大岡越前が裁いても吉五郎も金太郎も3両はどうしても受け取らないと言う。「ならば、この3両を越前が預かり、両名に褒美として金2両ずつ下げつかわす」との裁定。大家が成り代わってお礼を言うと、その訳を「金太郎そのまま拾っておけば3両、吉五郎そのまま受け取れば3両、越前守そのまま預かれば3両有るが、越前が1両を出して双方に2両ずつ渡したから、三方1両損である」。
時間を取らし空腹であろうからと双方に膳部(料理)が出る。「鰯と違って、鯛の塩焼きは旨いな」と言いながらほおばると、越前守が「両人、あまり空腹だからといえ、たんと食すなよ」「お〜かぁ〜(大岡)食わねぇ、たった一膳(越前)」。
この噺の原点と思われる話があるようです。

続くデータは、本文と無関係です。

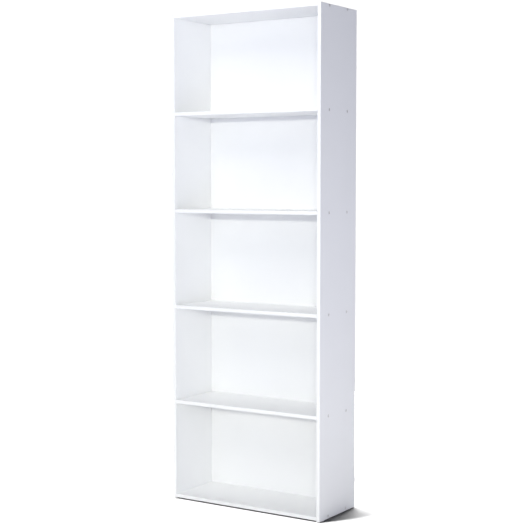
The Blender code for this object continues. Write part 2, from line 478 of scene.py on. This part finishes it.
def thread_row(number):
    """A line of the thread, which winds down one pitch in each turn."""

    def place(share):
        height = thread_pitch * (1 - share - number / pitch_lines) - neck_length
        height = min(-neck_length, max(-screw_length, height))
        is_crest = number % pitch_lines == crest_line
        rise = min(1.0, (-neck_length - height) / thread_runout) if is_crest else 0.0
        point = min(1.0, (height + screw_length) / point_length)
        return (root_radius + (crest_radius - root_radius) * rise) * point**point_power, height

    return place


def recess_arm(angle):
    """A wedge that cuts one bar of the cross, narrower at its floor."""
    shape = bmesh.new()
    bmesh.ops.create_cube(shape, size=1.0)
    for vertex in shape.verts:
        lowest = vertex.co.z < 0
        size = recess_floor if lowest else 1.0
        vertex.co.x *= recess_span * size
        vertex.co.y *= recess_slot * size
        vertex.co.z = -recess_depth if lowest else recess_depth
    bmesh.ops.rotate(shape, verts=shape.verts, matrix=Matrix.Rotation(angle, 3, "Z"))
    return bpy.data.objects.new("recess_arm", mesh_from(shape, "recess_arm"))


def screw_mesh():
    """The head, its cone, the neck and the thread turned as one skin, with the recess cut in it."""
    cone_end = -head_rim - (head_radius - neck_radius)
    neck_end = root_radius - neck_radius - neck_length
    rows = [level(0.0, 0.0), level(head_radius, 0.0), level(head_radius, -head_rim)]
    rows += [level(neck_radius, cone_end), level(neck_radius, neck_end)]
    thread_lines = math.ceil(pitch_lines * ((screw_length - neck_length) / thread_pitch + 1))
    rows += [thread_row(number) for number in range(thread_lines + 1)]
    blank = bpy.data.objects.new("screw_blank", turned_mesh("screw_blank", rows))
    bpy.context.scene.collection.objects.link(blank)
    arms = [recess_arm(angle) for angle in (0.0, math.pi / 2)]
    for arm in arms:
        bpy.context.scene.collection.objects.link(arm)
        cut = blank.modifiers.new("recess", "BOOLEAN")
        cut.object = arm
    bpy.context.view_layer.update()
    mesh = bpy.data.meshes.new_from_object(blank.evaluated_get(bpy.context.evaluated_depsgraph_get()))
    for helper in (blank, *arms):
        bpy.data.objects.remove(helper)
    mesh.name = "chipboard_screw"
    return mesh


def finish_mesh(mesh, finish):
    """One finish all over a mesh, with rounds smooth and edges sharp."""
    set_finishes(mesh, (finish,))
    mesh.shade_smooth()
    mesh.set_sharp_from_angle(angle=sharp_above)


zinc_plate = zinc_material()
screw_shape = screw_mesh()
finish_mesh(screw_shape, zinc_plate)
screw_names = [name for name in sorted(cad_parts) if name.startswith("screw_")]
for count, name in enumerate(screw_names):
    low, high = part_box(name)
    outward = 1 if high.x > 0 else -1
    head = Vector((high.x if outward > 0 else low.x, (low.y + high.y) / 2, (low.z + high.z) / 2))
    screw = bpy.data.objects.new(name.replace("screw", "chipboard_screw"), screw_shape)
    bpy.context.scene.collection.objects.link(screw)
    screw.matrix_world = (
        Matrix.Translation(head)
        @ Matrix.Rotation(outward * math.pi / 2, 4, "Y")
        @ Matrix.Rotation(screw_turn * count, 4, "Z")
    )
    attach(screw, "root")
    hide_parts(name)

# ---------------------------------------------------------------- Glides
# Four white nylon glides, each moulded on a zinc-plated steel nail and knocked into the lower end
# of a side. The pad's lower rim is rounded so that it slides.

white_nylon = (0.740, 0.740, 0.720)
nylon_pitch = 0.0004
nylon_relief = 0.00002
pad_gap = 0.0003  # between the pad and the end of the side
pad_rim = 0.0007
rim_bends = 5
nail_radius = 0.0008
nail_root = 0.0005  # how far inside the pad the nail starts
nail_point = 0.0022


def pad_mesh(radius, top):
    """The pad, from its flat top round the moulded rim to the floor."""
    rows = [level(0.0, top), level(radius, top)]
    for bend in range(rim_bends + 1):
        angle = math.pi / 2 * bend / rim_bends
        rows.append(level(radius - pad_rim * (1 - math.cos(angle)), pad_rim * (1 - math.sin(angle))))
    rows.append(level(0.0, 0.0))
    return turned_mesh("glide_pad", rows)


def nail_mesh(foot, tip):
    """The nail, from its point down to where the pad is moulded round it."""
    shank = [level(nail_radius, tip - nail_point), level(nail_radius, foot)]
    return turned_mesh("glide_nail", [level(0.0, tip), *shank, level(0.0, foot)])


nylon = faced_material(
    "nylon",
    white_nylon,
    clouding=0.06,
    clean=0.48,
    dulled=0.60,
    pitch=nylon_pitch,
    relief=nylon_relief,
)
pad_top = side_low.z - pad_gap
glide_low, glide_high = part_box("glide_right_front")
pad_shape = pad_mesh((glide_high.x - glide_low.x) / 2, pad_top)
nail_shape = nail_mesh(pad_top - nail_root, glide_high.z)
finish_mesh(pad_shape, nylon)
finish_mesh(nail_shape, zinc_plate)
for name in sorted(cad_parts):
    if name.startswith("glide_"):
        low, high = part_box(name)
        pad = bpy.data.objects.new(name.replace("glide", "glide_pad"), pad_shape)
        nail = bpy.data.objects.new(name.replace("glide", "glide_nail"), nail_shape)
        for piece in (pad, nail):
            bpy.context.scene.collection.objects.link(piece)
            piece.location = ((low.x + high.x) / 2, (low.y + high.y) / 2, 0.0)
            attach(piece, "root")
        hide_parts(name)

# ---------------------------------------------------------------- Studio
# A round floor in a white room. A long thin lamp at the height of the top, to the right of the
# front, draws the shadows under the shelves, and soft boxes fill in round it. Two suns from the
# left reach only the floor: they whiten it and give its shadow its shape.

bookcase_pieces = bpy.data.collections.new("bookcase_pieces")
studio_floor = bpy.data.collections.new("studio_floor")
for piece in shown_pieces():
    bookcase_pieces.objects.link(piece)

floor_radius = 2.4
floor_steps = 96
floor_paint = (0.140, 0.140, 0.140)
floor_bounce = (0.053, 0.053, 0.053)


def floor_disc():
    """The floor. What it throws back at the bookcase is darker than the floor itself looks."""
    shape = bmesh.new()
    bmesh.ops.create_circle(shape, cap_ends=True, segments=floor_steps, radius=floor_radius)
    floor = bpy.data.objects.new("floor", mesh_from(shape, "floor"))
    bpy.context.scene.collection.objects.link(floor)
    studio_floor.objects.link(floor)
    made, tree, shader = new_material("floor_paint", roughness=0.9, specular=0.1)
    worn = use_group(tree, handling, Color=floor_paint, Clouding=0.02)
    seen = add_node(tree, "LightPath").outputs["Is Camera Ray"]
    tree.links.new(mixed(tree, seen, floor_bounce, worn.outputs["Color"]), shader.inputs["Base Color"])
    floor.data.materials.append(made)


floor_disc()


def lamp(name, kind, place, aim, power, tint, lights_only, **shape):
    """A lamp at a place, turned to an aim, that lights one collection only."""
    data = bpy.data.lights.new(name, kind)
    data.energy = power
    data.color = tint
    for setting, value in shape.items():
        setattr(data, setting, value)
    made = bpy.data.objects.new(name, data)
    bpy.context.scene.collection.objects.link(made)
    made.location = place
    made.rotation_euler = (aim - place).to_track_quat("-Z", "Y").to_euler()
    made.visible_camera = False
    made.light_linking.receiver_collection = lights_only


def soft_box(name, place, aim, watts, tint, long, high):
    """A rectangular lamp that lights only the bookcase."""
    shape = {"shape": "RECTANGLE", "size": long, "size_y": high}
    lamp(name, "AREA", place, aim, watts, tint, bookcase_pieces, **shape)


size = cad_box[1] - cad_box[0]
middle = Vector((0.0, 0.0, size.z / 2))
top_middle = Vector((0.0, 0.0, size.z))
low_right = Vector((size.x / 2, 0.0, 0.6))
plain_white = (1.0, 1.0, 1.0)


def around(azimuth, elevation, distance):
    """A place round the middle of the bookcase: azimuth 0 is in front, 90 to its right."""
    turn, rise = math.radians(azimuth), math.radians(elevation)
    flat = math.cos(rise)
    return middle + distance * Vector((math.sin(turn) * flat, -math.cos(turn) * flat, math.sin(rise)))


key_front = 5.05  # from the front edges to the key lamp
key_turn = math.radians(28.0)
key_place = Vector((key_front * math.tan(key_turn), cad_box[0].y - key_front, size.z))
box_distance = 4.5
upper_front = around(0.0, 45.0, box_distance)
rear_left = around(228.0, 12.0, box_distance)
right_far = Vector((2.6, -1.6, 0.25))
right_near = Vector((1.9, -0.2, 0.62))
overhead = Vector((0.0, 0.3, size.z + 2.5))
soft_box("key", key_place, top_middle, watts=121.0, tint=(1.0, 1.0, 0.918), long=2.0, high=0.15)
soft_box("upper_front", upper_front, middle, watts=54.0, tint=(1.0, 0.964, 0.894), long=2.0, high=2.0)
soft_box("right_far", right_far, low_right, watts=5.0, tint=(0.820, 0.880, 1.0), long=1.2, high=0.3)
soft_box("right_near", right_near, low_right, watts=8.4, tint=(0.833, 0.833, 1.0), long=1.2, high=0.3)
soft_box("rear_left", rear_left, middle, watts=105.0, tint=plain_white, long=2.5, high=2.5)
soft_box("overhead", overhead, top_middle, watts=16.0, tint=plain_white, long=1.0, high=1.0)

sun_strength = 36.0
sun_rise = 45.0
sun_distance = 4.0  # any will do, as a sun's light has only a direction
for name, azimuth, spread in (("floor_front_left", -35.3, 14.0), ("floor_rear_left", -130.0, 70.0)):
    spot = around(azimuth, sun_rise, sun_distance)
    lamp(name, "SUN", spot, middle, sun_strength, plain_white, studio_floor, angle=math.radians(spread))

front_light = (0.550, 0.595, 0.715)
low_light = (0.820, 0.820, 1.150)
seen_strength = 1.1  # a little past plain white


def white_room():
    """Plain white where the camera sees it. Its light comes from the front and from below."""
    world = bpy.data.worlds.new("white_room")
    bpy.context.scene.world = world
    world.use_nodes = True
    tree = world.node_tree
    tree.nodes.clear()
    outlook = add_node(tree, "TexCoord").outputs["Generated"]
    total = (0.0, 0.0, 0.0)
    for direction, colour in (((0.0, -1.0, 0.0), front_light), ((0.0, 0.0, -1.0), low_light)):
        facing = add_node(tree, "VectorMath", {0: outlook, 1: direction}, operation="DOT_PRODUCT")
        share = math_node(tree, "MAXIMUM", facing.outputs["Value"], 0.0)
        lobe = add_node(tree, "VectorMath", {0: share, 1: colour, 2: total}, operation="MULTIPLY_ADD")
        total = lobe.outputs["Vector"]
    seen = add_node(tree, "Background", {"Color": (*plain_white, 1.0), "Strength": seen_strength})
    cast = add_node(tree, "Background", {"Color": total})
    choice = add_node(tree, "MixShader", {"Fac": add_node(tree, "LightPath").outputs["Is Camera Ray"]})
    tree.links.new(cast.outputs["Background"], choice.inputs[1])
    tree.links.new(seen.outputs["Background"], choice.inputs[2])
    tree.links.new(choice.outputs["Shader"], add_node(tree, "OutputWorld").inputs["Surface"])


white_room()
bpy.context.scene.view_settings.view_transform = "Standard"

camera_lens = 84.13  # millimetres, and so is the sensor
camera_sensor = 36.0
camera_turn = math.radians(32.82)
camera_fall = math.radians(3.78)
camera_distance = 4.1422
camera_aim = Vector((0.0867, cad_box[0].y, 0.8453))

camera_data = bpy.data.cameras.new("camera")
camera_data.lens = camera_lens
camera_data.sensor_width = camera_sensor
camera = bpy.data.objects.new("camera", camera_data)
bpy.context.scene.collection.objects.link(camera)
bpy.context.scene.camera = camera
camera_back = Vector(
    (
        math.sin(camera_turn) * math.cos(camera_fall),
        -math.cos(camera_turn) * math.cos(camera_fall),
        math.sin(camera_fall),
    )
)
camera.location = camera_aim + camera_distance * camera_back
camera.rotation_euler = (-camera_back).to_track_quat("-Z", "Y").to_euler()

同じサイトから,引用しておきます。
板倉伊賀守勝重が京都所司代であった時の話である。
京都の三条大橋付近で金三両を拾った者があり、勝重を訪ねて来て、「落とし主を探しましたが、見付かりませんので お届けいたします」と言った。勝重は京都の町の辻々に張り紙をさせ、落とし主を捜させた。すると、ある日、一人の男が、「私が落とした金銭です。しかし、受け取るわけにはいきません。天が、その人に与えたものですから」と言って辞退した。ところが 拾ったほうも、着服せずに届け出るような人だったので、受け取るはすがなかった。
しばらく、二人の問で譲り合いが続いた。勝重は、「今どき珍しい人たちだ。このような裁きができるとは何と喜ばしいことだ」と言って、「では、わしも仲間に入れてもらおうか」と、新たに金三両を持ち出して来て、拾った金銭と合わせ、六両にしたうえで、「さあ、これを三人で分けよう」と言い、二人に二両ずつを与え、自分も二両を受け取りながら言った。「今後、仲よくしよう。何ごとによらず、申すことがあったら、また聞かせてくれ」。『続近世畸人伝』より。
大岡越前は1両出して,板倉勝重の方は3両を出して2両を受け取っているので,手出しは同じ1両です。ところが,越前は「三方一両損」,勝重は「三方二両得」となっています。お金の動きは結果的には同じなのですが,受け取る気持ちは正反対です。損が公平に少なかったと考えるか,得が公平にそこそこあったと考えるかです。ものは考えようと言われますが,どうも世間的には,損は公平であるべきと考える癖がついているようで,大岡話の方が受け入れやすかったようです。得をするというのは気がとがめる,浅ましいという感覚が働いていたのかもしれません。
それぞれの損得勘定の背景にあるのは,3両あったはずが2両に減った,無いはずが2両に増えたと,逆の前提があります。3両があったという時点から考えるか,失ったという時点から考えるか,その時系列の選択が結果の意味を逆転させています。失ったものはすっぱりとあきらめる,その潔さがあるから得という結果が出てきます。越前の裁きは未練が残る形,勝重の裁きは前向きな形と言えるでしょう。あきらめることで,その後が明るくなると考えたいものです。